6. Leave all electrical appliances, especially the lights on at all times--we are paying for the apartment, and there is no need to conserve energy--let other less important people do that.

7. If you need to use the phone late at night and it is in your roommates room, be sure to wake them up when you go to remove it. It's important that they know you are going to make a phone call to your dog!

8. Make sure that when you answer the phone you are as rude as possible to whoever is calling so that they won't call back and bother you again--how dare they interrupt whatever it is that you are not doing!

9. Never, ever, ever, ever empty the trash--if your roommate won't do it, just let the apartment stink. You were not born a garbage man, so why lower yourself to that level especially when you are a princess?

10. If your roommate has a car and drives to work, feel free to ride with her, but don't bother to offer her any money for gas. This is the 90's and gas is free for all Summer Interns.

11. Make sure that you leave as much hair as possible on the bathroom sinks and in the shower. Don't clean out your brush over the trash can, of course your roommates want to look at pieces of your broken hair each and everytime they go to the bathroom.

12. Don't ever throw out any of your food that may be moldy because it was buried behind all the stuff that is piled in the refrigerator. Mold is a beautiful thing and everyone likes to watch it develop through its stages.

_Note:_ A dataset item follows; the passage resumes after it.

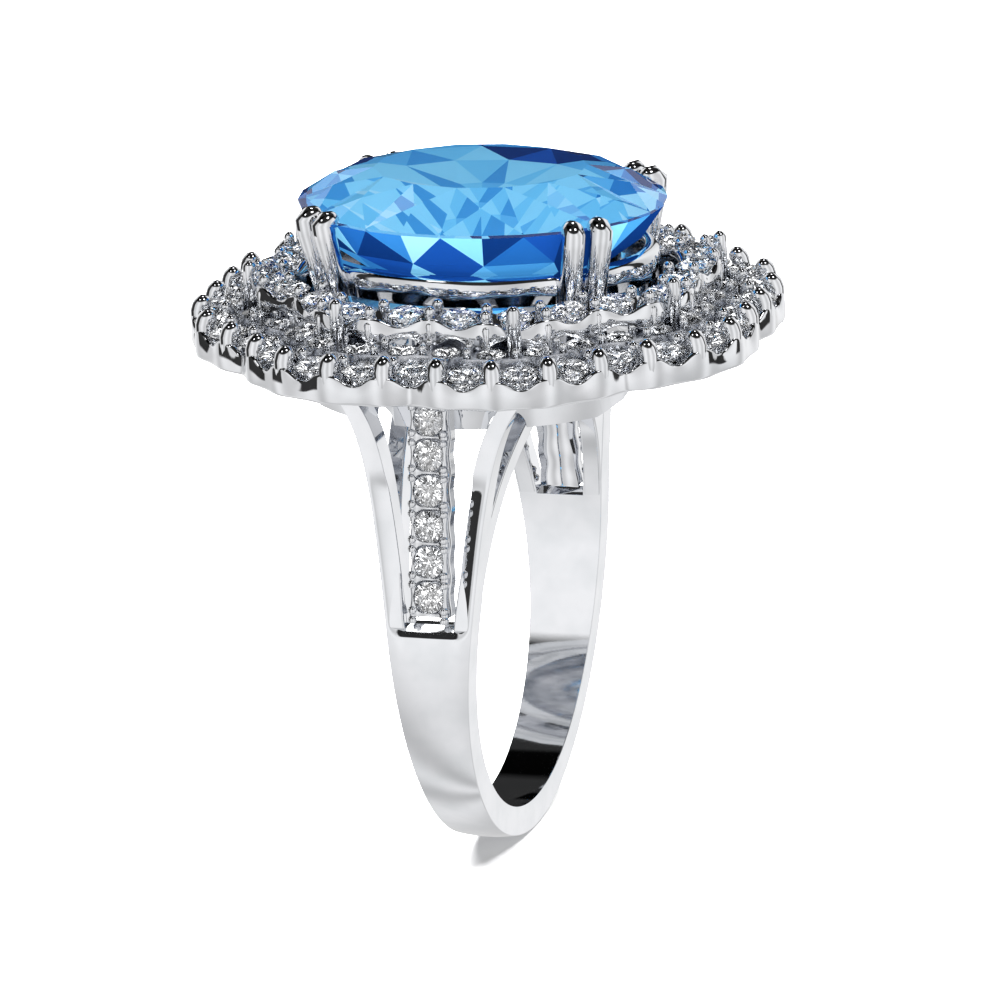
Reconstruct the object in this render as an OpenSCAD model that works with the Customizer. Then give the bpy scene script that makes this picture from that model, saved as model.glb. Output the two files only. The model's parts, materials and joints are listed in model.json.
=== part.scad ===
// Cocktail ring: a large oval blue stone in a claw basket, above a lobed halo of small
// round stones, on a band whose shoulders split into two arms with a stone-set bar between.
// Origin: centre of the finger hole. +X points through one shoulder, +Z to the big stone.

/* [Finger band] */
// Inside radius of the finger hole
bore_r = 9.1; // [8.6:0.1:9.4]
// Thickness of the band wall
band_t = 1.35; // [1.2:0.05:1.5]
// Half width of the band at the bottom
band_half_w = 1.15; // [1:0.05:1.4]
// How much the half width grows from the bottom up to the shoulder
shoulder_spread = 1.0; // [0.8:0.05:1.1]
// Extra half width where the arms flare out under the halo
arm_flare = 1.3; // [0.8:0.05:1.4]
// Width of each arm of the split shoulder
arm_w = 0.85; // [0.7:0.05:0.95]
// Radial thickness of each arm
arm_t = 1.3; // [1.1:0.05:1.4]
// Thickness of the inner arches that close the finger hole
arch_t = 1.25; // [1.1:0.05:1.3]
// Height where the band splits
split_z = 1.9; // [1.5:0.1:2.2]
// Inward lean of the shoulders, in degrees from upright
lean = 8.5; // [7:0.25:10]

/* [Shoulder bars] */
// Width of the stone-set bar between the arms
bar_w = 1.7; // [1.6:0.05:1.8]
// Thickness of the bar
bar_t = 1.15; // [1:0.05:1.2]
// How far the bar sits below the face of the arms
bar_recess = 0.12; // [0.05:0.01:0.2]
// Diameter of each bar stone
bar_stone_d = 1.36; // [1.2:0.02:1.4]
// Number of stones on each bar
bar_stones = 6; // [4:1:6]

/* [Halo] */
// Half length of the ring of rim stones along X
rim_x = 10.25; // [10.1:0.05:10.5]
// Half length of the ring of rim stones along Y
rim_y = 11.05; // [11:0.05:11.4]
// How far each of the eight lobes bulges out
lobe_out = 0.7; // [0.4:0.05:0.75]
// Width of the rim wall
rim_w = 1.9; // [1.8:0.05:1.9]
// Height of the rim wall
rim_h = 1.3; // [1.2:0.05:1.5]
// Diameter of each rim stone
rim_stone_d = 1.7; // [1.5:0.05:1.7]
// Radius of the rim prongs
prong_r = 0.38; // [0.3:0.01:0.4]
// How far the rim prongs stand above the wall
prong_h = 0.78; // [0.6:0.02:0.9]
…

13. Feel free to eat any food that is located in the kitchen. Whether it be in your cabinet or not, it is free for the taking. Even if its not open, your roommates shop for the entire apartment, not themselves. Oh, and if your roommate questions you about missing food, pretend you know nothing about it--you can always blame it on the cookie monster.

14. If one of your roommates has fish, and she doesn't ask you to feed them when she leaves town--then don't bother wasting your time feeding them. They're only fish, and they probably won't need to eat anyway.

15. If you feel like listening to some music and you don't have a cd player or stereo, simply remove your roommate's from her room. She won't mind if you leave it, or any of her cd's, on the floor. After all, if it is not yours, why should you have to put it away??!!??

16. Make some soup whenever you want, and be sure to leave it in your roommates pot in the refrigerator for a week or two, if need be. She probably doesn't want to use her pot anyway.

17. If your roommate buys a 12 pack of chicken legs and you feel like cooking for someone else--you should definitely take your roommates chicken and cook it. Oh, and be sure that you tell the dinner guest that it is your food.

18. If a neighbor (of course a friendly one) comes over and wants some spaghetti sauce and you don't have any to give them, feel free to go into a roommates cabinet and give away theirs. They can always go to the grocery store and buy some more for themselves. Oh, and don't tell them that you've given it away either until the ever so friendly neigbor brings back a few drops of it and thanks you for giving it to them."

 
At 1:03 AM, Blogger D.B. Shobrawy said...

Cairogal- Unfortunately my prayers have not been answered yet but I have faith in God and I know that if I remain steadfast, in due time God will smite Special K with a vicious vengence!

Leilouta- Your comment is long, outdated and genderly inacurate but HILARIOUS none the less!

 
At 8:48 PM, Blogger Donkeyhue said...

My rules arent extensive as the beautiful Leilouta so forgive my brevity.

but...

If you have a friend thats doesnt have actual magical powers yet still refers to himself as "Special fill in the blank initial" hes not a friend, hes burden a tax burden.

 
At 3:18 AM, Blogger Juka said...

WOW. I would never want to be on your bad side. Try that curse in Spanish might actually work.. or at least scare some sense into the poor soul.

 
At 9:42 AM, Blogger Carmen said...

My friend and I stopped talking to each other when we became roommates. It was one of the worst experiences of my life, and is the reason I'd rather live in my parents' basement and deal with their eccentricities than ever have another roommate again.